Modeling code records
________________________________________

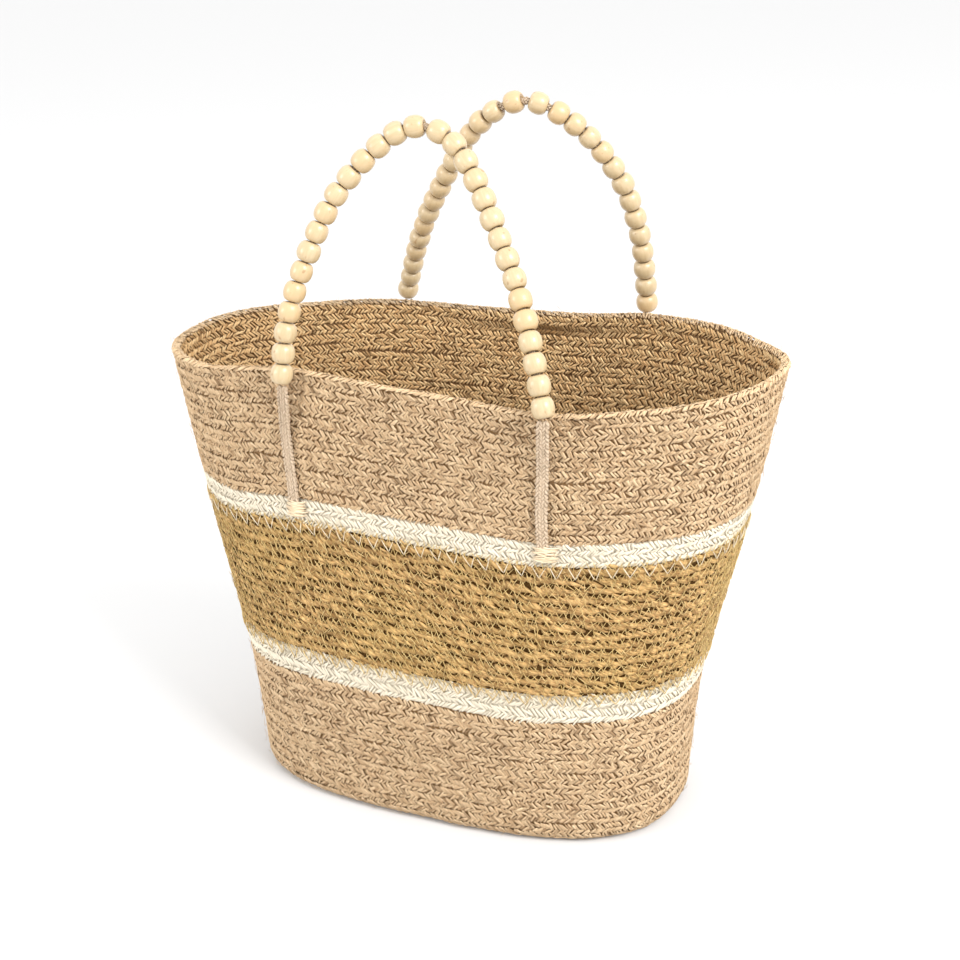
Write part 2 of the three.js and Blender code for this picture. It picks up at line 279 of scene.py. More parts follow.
class Finish:
    def __init__(self, name, constants):
        self.material = bpy.data.materials.new(name)
        self.material.use_nodes = True
        self.tree = self.material.node_tree
        self.shader = next(n for n in self.tree.nodes if n.type == "BSDF_PRINCIPLED")
        for socket, value in constants.items():
            self.shader.inputs[socket].default_value = value

    def feed(self, socket, value):
        if isinstance(value, Signal):
            self.tree.links.new(value.socket, socket)
        else:
            socket.default_value = value

    def add(self, kind, settings=None, inputs=None):
        node = self.tree.nodes.new(kind)
        for key, value in (settings or {}).items():
            setattr(node, key, value)
        for key, value in (inputs or {}).items():
            self.feed(node.inputs[key], value)
        return node

    def attribute(self, name):
        return Signal(self, self.add("ShaderNodeAttribute", {"attribute_name": name}).outputs["Vector"])

    def position(self):
        return Signal(self, self.add("ShaderNodeTexCoord").outputs["Object"])

    def part(self, vector, axis):
        return Signal(self, self.add("ShaderNodeSeparateXYZ", {}, {0: vector}).outputs[axis])

    def scaled(self, vector, by):
        node = self.add("ShaderNodeVectorMath", {"operation": "MULTIPLY"}, {0: vector, 1: by})
        return Signal(self, node.outputs[0])

    def noise(self, vector, scale, detail):
        node = self.add("ShaderNodeTexNoise", {}, {"Vector": vector, "Scale": scale, "Detail": detail})
        return Signal(self, node.outputs[0])

    def mixed(self, factor, first, second):
        node = self.add("ShaderNodeMix", {"data_type": "RGBA"}, {0: factor, 6: first, 7: second})
        return Signal(self, node.outputs[2])

    def raised(self, height, distance):
        node = self.add("ShaderNodeBump", {}, {"Height": height, "Distance": distance, "Strength": 1.0})
        self.feed(self.shader.inputs["Normal"], Signal(self, node.outputs[0]))


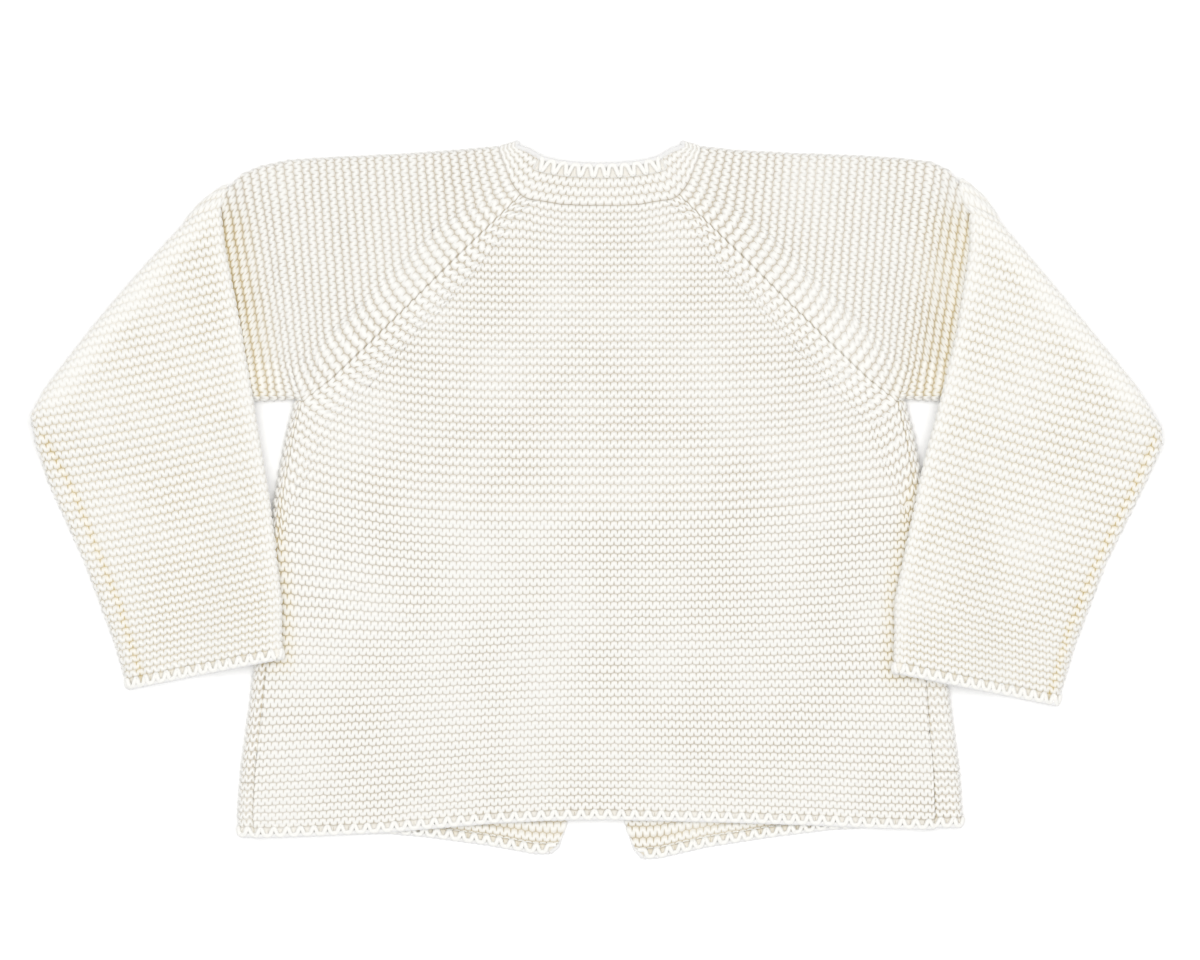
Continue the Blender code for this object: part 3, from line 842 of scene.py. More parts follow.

________________________________________

Repeat exactly the lines from the first line of the records above through the line containing "socket.default_value = value", both included, and nothing else.

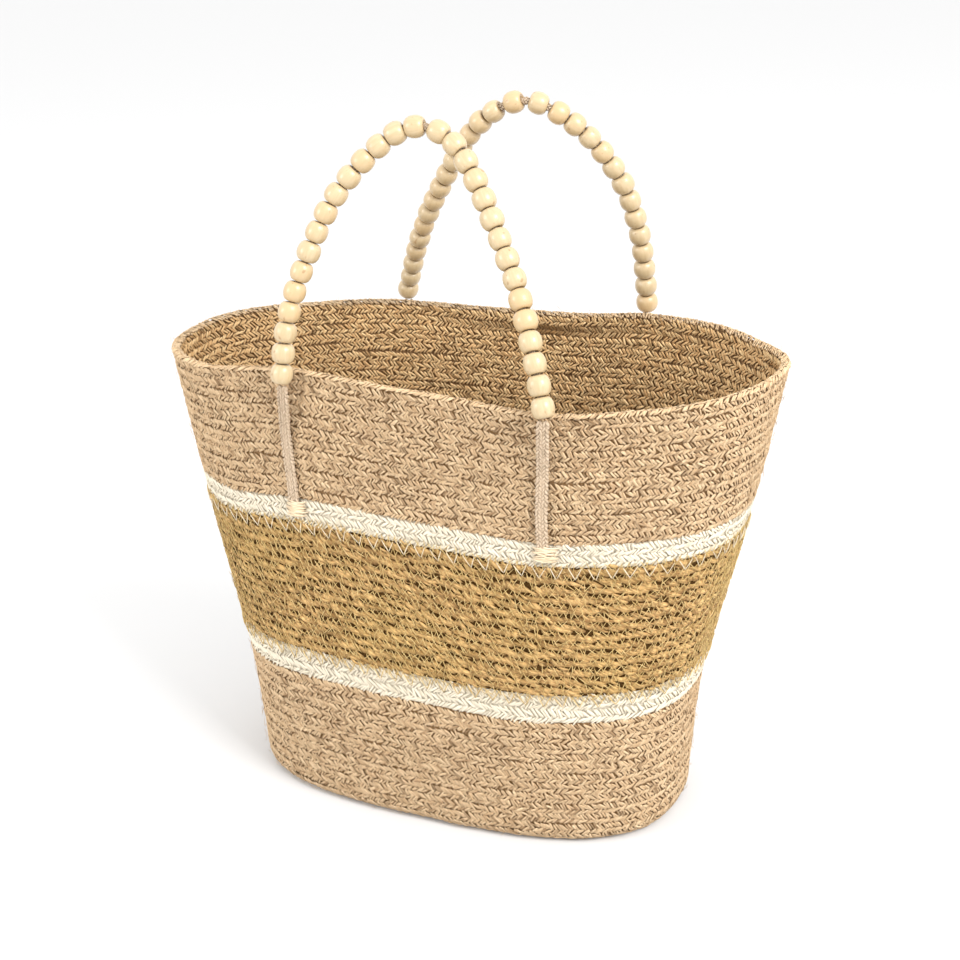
Write part 2 of the three.js and Blender code for this picture. It picks up at line 279 of scene.py. More parts follow.
class Finish:
    def __init__(self, name, constants):
        self.material = bpy.data.materials.new(name)
        self.material.use_nodes = True
        self.tree = self.material.node_tree
        self.shader = next(n for n in self.tree.nodes if n.type == "BSDF_PRINCIPLED")
        for socket, value in constants.items():
            self.shader.inputs[socket].default_value = value

    def feed(self, socket, value):
        if isinstance(value, Signal):
            self.tree.links.new(value.socket, socket)
        else:
            socket.default_value = value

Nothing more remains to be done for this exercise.